**SUPPLIED MATERIAL:**
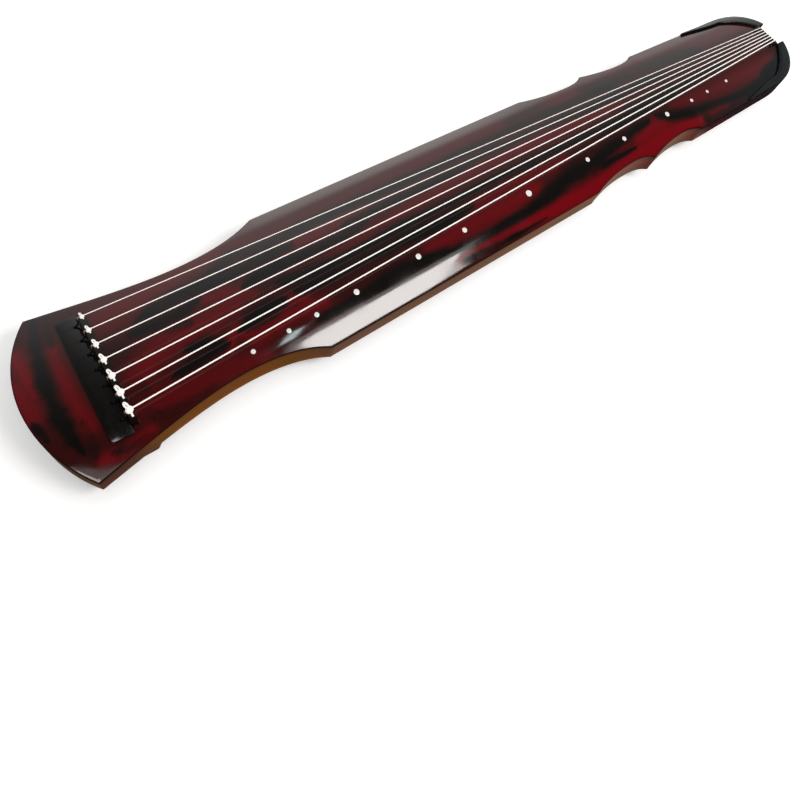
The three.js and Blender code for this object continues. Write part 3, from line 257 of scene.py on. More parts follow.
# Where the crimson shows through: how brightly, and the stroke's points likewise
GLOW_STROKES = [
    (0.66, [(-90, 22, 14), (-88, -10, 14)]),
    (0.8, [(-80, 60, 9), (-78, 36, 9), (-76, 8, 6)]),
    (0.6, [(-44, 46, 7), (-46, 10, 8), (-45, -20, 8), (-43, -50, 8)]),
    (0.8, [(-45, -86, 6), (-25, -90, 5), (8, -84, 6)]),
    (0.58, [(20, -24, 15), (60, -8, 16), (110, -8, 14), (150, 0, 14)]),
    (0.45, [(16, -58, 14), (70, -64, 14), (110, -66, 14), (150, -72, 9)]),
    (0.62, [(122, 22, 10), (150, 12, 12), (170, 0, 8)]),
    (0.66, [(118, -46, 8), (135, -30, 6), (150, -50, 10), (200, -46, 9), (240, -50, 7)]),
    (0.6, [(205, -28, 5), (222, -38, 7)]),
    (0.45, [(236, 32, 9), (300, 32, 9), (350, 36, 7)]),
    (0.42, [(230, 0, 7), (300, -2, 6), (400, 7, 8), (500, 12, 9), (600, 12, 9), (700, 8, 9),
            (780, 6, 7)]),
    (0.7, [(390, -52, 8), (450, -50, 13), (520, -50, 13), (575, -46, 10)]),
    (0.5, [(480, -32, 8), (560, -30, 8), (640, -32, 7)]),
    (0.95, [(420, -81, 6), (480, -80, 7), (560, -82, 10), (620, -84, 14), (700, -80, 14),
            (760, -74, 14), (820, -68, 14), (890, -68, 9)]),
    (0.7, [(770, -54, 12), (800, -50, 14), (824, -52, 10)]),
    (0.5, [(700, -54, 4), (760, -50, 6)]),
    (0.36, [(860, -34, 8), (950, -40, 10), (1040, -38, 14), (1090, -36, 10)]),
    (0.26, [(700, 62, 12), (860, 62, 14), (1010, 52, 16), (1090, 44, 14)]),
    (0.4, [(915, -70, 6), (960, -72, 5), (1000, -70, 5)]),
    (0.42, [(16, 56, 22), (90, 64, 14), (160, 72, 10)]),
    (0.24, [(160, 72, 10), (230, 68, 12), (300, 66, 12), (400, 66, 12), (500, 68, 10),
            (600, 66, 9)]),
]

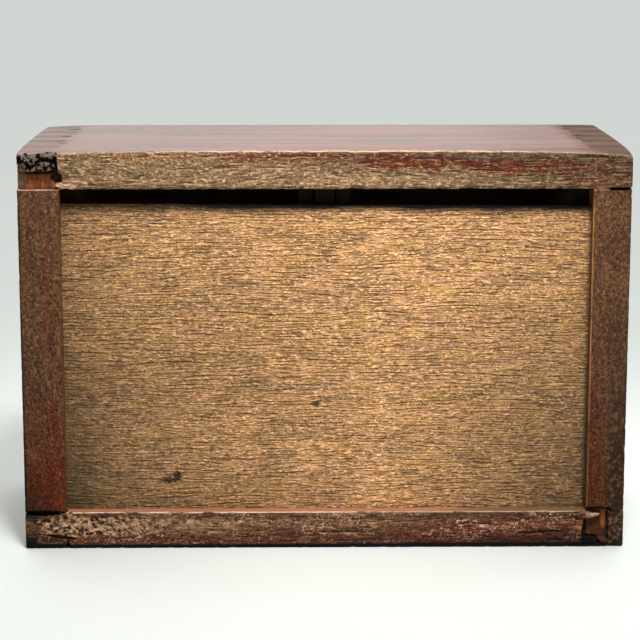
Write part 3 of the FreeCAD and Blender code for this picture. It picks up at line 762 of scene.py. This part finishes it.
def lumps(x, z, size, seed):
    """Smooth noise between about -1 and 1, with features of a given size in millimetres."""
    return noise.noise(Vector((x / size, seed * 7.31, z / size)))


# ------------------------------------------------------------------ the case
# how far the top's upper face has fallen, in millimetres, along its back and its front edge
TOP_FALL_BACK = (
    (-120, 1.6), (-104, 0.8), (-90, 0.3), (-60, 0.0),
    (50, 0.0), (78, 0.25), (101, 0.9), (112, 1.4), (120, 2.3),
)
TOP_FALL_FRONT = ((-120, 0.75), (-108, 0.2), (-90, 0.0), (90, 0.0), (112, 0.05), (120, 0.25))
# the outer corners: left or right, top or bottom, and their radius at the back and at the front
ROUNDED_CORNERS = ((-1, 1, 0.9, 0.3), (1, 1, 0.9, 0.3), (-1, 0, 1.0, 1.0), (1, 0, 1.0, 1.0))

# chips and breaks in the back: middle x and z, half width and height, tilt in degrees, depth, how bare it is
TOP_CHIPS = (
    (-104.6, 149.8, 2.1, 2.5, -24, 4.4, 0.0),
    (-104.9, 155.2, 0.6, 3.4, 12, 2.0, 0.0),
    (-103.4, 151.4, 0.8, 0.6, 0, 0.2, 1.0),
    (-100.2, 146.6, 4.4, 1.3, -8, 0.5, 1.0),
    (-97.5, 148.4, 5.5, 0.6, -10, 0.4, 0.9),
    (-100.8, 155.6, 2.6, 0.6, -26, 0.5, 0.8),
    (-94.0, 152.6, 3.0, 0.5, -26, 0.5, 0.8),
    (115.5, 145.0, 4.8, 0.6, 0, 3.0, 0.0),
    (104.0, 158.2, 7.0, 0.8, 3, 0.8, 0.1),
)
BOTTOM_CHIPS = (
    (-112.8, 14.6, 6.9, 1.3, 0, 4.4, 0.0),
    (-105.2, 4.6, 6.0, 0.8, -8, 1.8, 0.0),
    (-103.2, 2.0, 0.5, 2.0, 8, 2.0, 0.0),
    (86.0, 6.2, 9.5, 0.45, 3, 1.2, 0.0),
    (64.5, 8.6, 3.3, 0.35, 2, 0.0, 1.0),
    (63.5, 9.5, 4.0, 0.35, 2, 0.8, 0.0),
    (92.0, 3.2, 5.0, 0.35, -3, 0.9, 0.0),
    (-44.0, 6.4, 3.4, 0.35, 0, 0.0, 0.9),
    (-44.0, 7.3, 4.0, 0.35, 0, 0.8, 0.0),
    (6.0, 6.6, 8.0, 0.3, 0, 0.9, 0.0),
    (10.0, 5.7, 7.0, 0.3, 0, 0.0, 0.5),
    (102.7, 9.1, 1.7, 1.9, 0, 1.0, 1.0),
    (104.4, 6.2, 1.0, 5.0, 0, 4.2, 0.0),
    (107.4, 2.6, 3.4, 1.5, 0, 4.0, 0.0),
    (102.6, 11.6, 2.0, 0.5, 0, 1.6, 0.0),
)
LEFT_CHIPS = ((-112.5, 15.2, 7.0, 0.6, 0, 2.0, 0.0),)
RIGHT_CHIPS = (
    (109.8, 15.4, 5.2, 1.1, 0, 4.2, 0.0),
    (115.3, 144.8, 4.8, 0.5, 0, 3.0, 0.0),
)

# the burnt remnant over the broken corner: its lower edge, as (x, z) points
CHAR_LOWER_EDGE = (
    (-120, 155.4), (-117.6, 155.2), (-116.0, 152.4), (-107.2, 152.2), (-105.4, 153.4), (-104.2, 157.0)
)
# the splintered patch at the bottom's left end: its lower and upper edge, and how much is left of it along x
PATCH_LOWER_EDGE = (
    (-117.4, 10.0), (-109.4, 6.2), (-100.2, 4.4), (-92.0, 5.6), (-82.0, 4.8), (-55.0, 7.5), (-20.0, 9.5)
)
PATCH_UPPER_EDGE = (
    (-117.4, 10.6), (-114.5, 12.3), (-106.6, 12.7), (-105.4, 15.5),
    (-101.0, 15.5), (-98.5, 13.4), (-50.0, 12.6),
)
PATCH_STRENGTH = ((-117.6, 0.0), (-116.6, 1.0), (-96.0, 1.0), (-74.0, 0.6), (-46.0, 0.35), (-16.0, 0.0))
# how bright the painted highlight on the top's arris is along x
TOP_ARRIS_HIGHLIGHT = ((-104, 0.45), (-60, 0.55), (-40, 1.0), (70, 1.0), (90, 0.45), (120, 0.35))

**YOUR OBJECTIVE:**
Repeat the entries above verbatim, but only from the line that has "Write part 3 of" down to the line that has "0, 1.0, 1.0))", inclusive.

**ANSWER TO THE TASK:**
Write part 3 of the FreeCAD and Blender code for this picture. It picks up at line 762 of scene.py. This part finishes it.
def lumps(x, z, size, seed):
    """Smooth noise between about -1 and 1, with features of a given size in millimetres."""
    return noise.noise(Vector((x / size, seed * 7.31, z / size)))


# ------------------------------------------------------------------ the case
# how far the top's upper face has fallen, in millimetres, along its back and its front edge
TOP_FALL_BACK = (
    (-120, 1.6), (-104, 0.8), (-90, 0.3), (-60, 0.0),
    (50, 0.0), (78, 0.25), (101, 0.9), (112, 1.4), (120, 2.3),
)
TOP_FALL_FRONT = ((-120, 0.75), (-108, 0.2), (-90, 0.0), (90, 0.0), (112, 0.05), (120, 0.25))
# the outer corners: left or right, top or bottom, and their radius at the back and at the front
ROUNDED_CORNERS = ((-1, 1, 0.9, 0.3), (1, 1, 0.9, 0.3), (-1, 0, 1.0, 1.0), (1, 0, 1.0, 1.0))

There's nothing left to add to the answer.